**Exercise objective**
Can you write out all of the material below, word for word?
-- BEGIN Data extract --
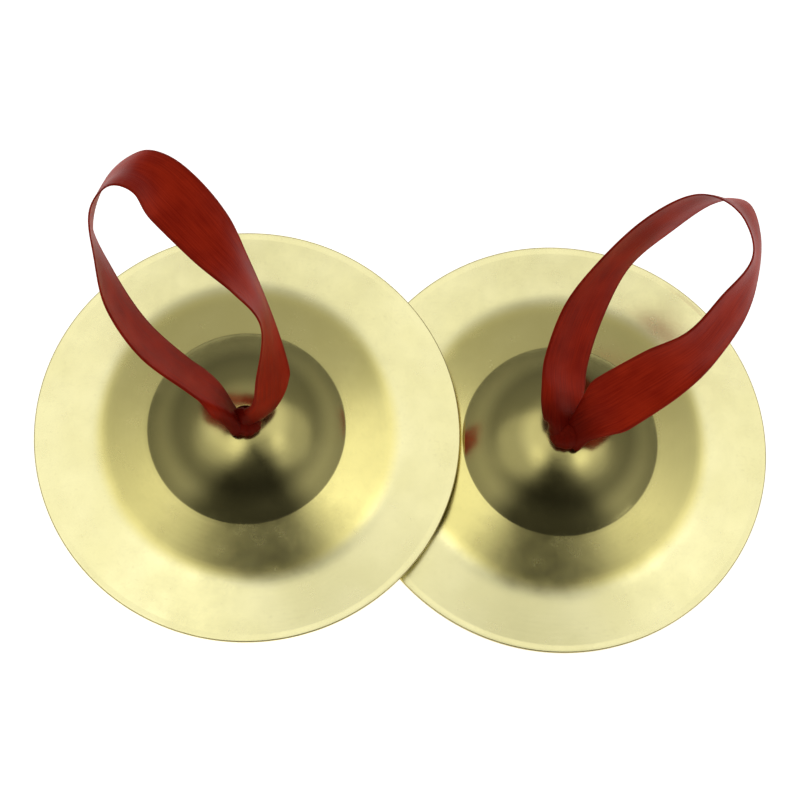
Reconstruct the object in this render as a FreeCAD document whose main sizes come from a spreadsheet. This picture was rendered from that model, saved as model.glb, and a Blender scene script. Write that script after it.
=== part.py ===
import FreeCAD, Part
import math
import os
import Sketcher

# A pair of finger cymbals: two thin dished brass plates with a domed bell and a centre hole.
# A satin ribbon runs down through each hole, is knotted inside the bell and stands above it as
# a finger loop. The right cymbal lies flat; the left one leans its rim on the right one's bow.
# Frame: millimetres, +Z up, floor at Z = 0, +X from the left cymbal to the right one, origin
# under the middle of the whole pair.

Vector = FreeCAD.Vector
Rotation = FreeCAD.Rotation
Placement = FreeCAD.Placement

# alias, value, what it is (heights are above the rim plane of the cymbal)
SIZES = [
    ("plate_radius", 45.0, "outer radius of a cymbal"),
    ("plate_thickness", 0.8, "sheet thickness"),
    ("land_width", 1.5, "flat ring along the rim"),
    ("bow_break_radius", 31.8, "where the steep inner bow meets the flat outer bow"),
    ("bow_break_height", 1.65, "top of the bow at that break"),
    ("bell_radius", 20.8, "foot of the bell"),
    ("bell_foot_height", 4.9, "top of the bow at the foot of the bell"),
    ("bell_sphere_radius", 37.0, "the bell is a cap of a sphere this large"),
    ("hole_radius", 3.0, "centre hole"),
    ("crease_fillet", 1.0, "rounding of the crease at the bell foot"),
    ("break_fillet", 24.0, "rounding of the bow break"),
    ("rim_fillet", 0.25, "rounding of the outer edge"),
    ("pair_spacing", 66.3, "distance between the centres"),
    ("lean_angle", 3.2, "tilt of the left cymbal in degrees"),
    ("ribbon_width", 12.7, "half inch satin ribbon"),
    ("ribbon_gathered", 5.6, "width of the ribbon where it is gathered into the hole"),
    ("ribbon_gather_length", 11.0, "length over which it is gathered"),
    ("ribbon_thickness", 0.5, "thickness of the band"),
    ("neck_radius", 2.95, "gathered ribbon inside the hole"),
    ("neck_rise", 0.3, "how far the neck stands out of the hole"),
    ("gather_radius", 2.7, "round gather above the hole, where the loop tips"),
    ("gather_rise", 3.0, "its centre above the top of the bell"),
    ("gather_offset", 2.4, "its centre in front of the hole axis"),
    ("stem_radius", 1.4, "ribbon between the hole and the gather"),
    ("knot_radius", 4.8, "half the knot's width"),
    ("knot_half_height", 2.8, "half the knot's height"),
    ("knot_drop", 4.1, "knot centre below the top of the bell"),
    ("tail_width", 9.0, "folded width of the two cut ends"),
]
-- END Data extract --
**Task answer**
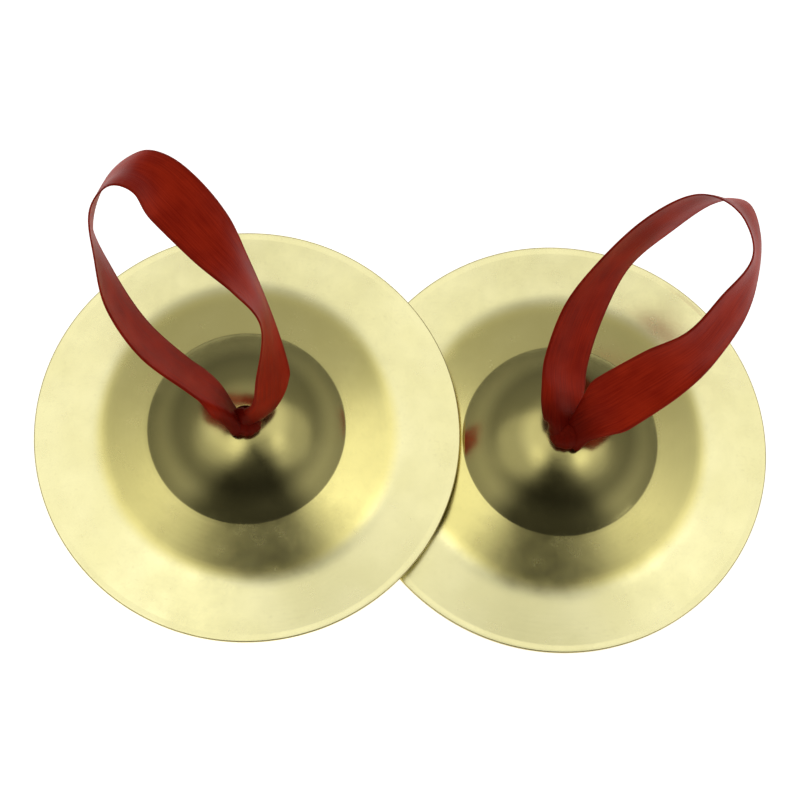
Reconstruct the object in this render as a FreeCAD document whose main sizes come from a spreadsheet. This picture was rendered from that model, saved as model.glb, and a Blender scene script. Write that script after it.
=== part.py ===
import FreeCAD, Part
import math
import os
import Sketcher

# A pair of finger cymbals: two thin dished brass plates with a domed bell and a centre hole.
# A satin ribbon runs down through each hole, is knotted inside the bell and stands above it as
# a finger loop. The right cymbal lies flat; the left one leans its rim on the right one's bow.
# Frame: millimetres, +Z up, floor at Z = 0, +X from the left cymbal to the right one, origin
# under the middle of the whole pair.

Vector = FreeCAD.Vector
Rotation = FreeCAD.Rotation
Placement = FreeCAD.Placement

# alias, value, what it is (heights are above the rim plane of the cymbal)
SIZES = [
    ("plate_radius", 45.0, "outer radius of a cymbal"),
    ("plate_thickness", 0.8, "sheet thickness"),
    ("land_width", 1.5, "flat ring along the rim"),
    ("bow_break_radius", 31.8, "where the steep inner bow meets the flat outer bow"),
    ("bow_break_height", 1.65, "top of the bow at that break"),
    ("bell_radius", 20.8, "foot of the bell"),
    ("bell_foot_height", 4.9, "top of the bow at the foot of the bell"),
    ("bell_sphere_radius", 37.0, "the bell is a cap of a sphere this large"),
    ("hole_radius", 3.0, "centre hole"),
    ("crease_fillet", 1.0, "rounding of the crease at the bell foot"),
    ("break_fillet", 24.0, "rounding of the bow break"),
    ("rim_fillet", 0.25, "rounding of the outer edge"),
    ("pair_spacing", 66.3, "distance between the centres"),
    ("lean_angle", 3.2, "tilt of the left cymbal in degrees"),
    ("ribbon_width", 12.7, "half inch satin ribbon"),
    ("ribbon_gathered", 5.6, "width of the ribbon where it is gathered into the hole"),
    ("ribbon_gather_length", 11.0, "length over which it is gathered"),
    ("ribbon_thickness", 0.5, "thickness of the band"),
    ("neck_radius", 2.95, "gathered ribbon inside the hole"),
    ("neck_rise", 0.3, "how far the neck stands out of the hole"),
    ("gather_radius", 2.7, "round gather above the hole, where the loop tips"),
    ("gather_rise", 3.0, "its centre above the top of the bell"),
    ("gather_offset", 2.4, "its centre in front of the hole axis"),
    ("stem_radius", 1.4, "ribbon between the hole and the gather"),
    ("knot_radius", 4.8, "half the knot's width"),
    ("knot_half_height", 2.8, "half the knot's height"),
    ("knot_drop", 4.1, "knot centre below the top of the bell"),
    ("tail_width", 9.0, "folded width of the two cut ends"),
]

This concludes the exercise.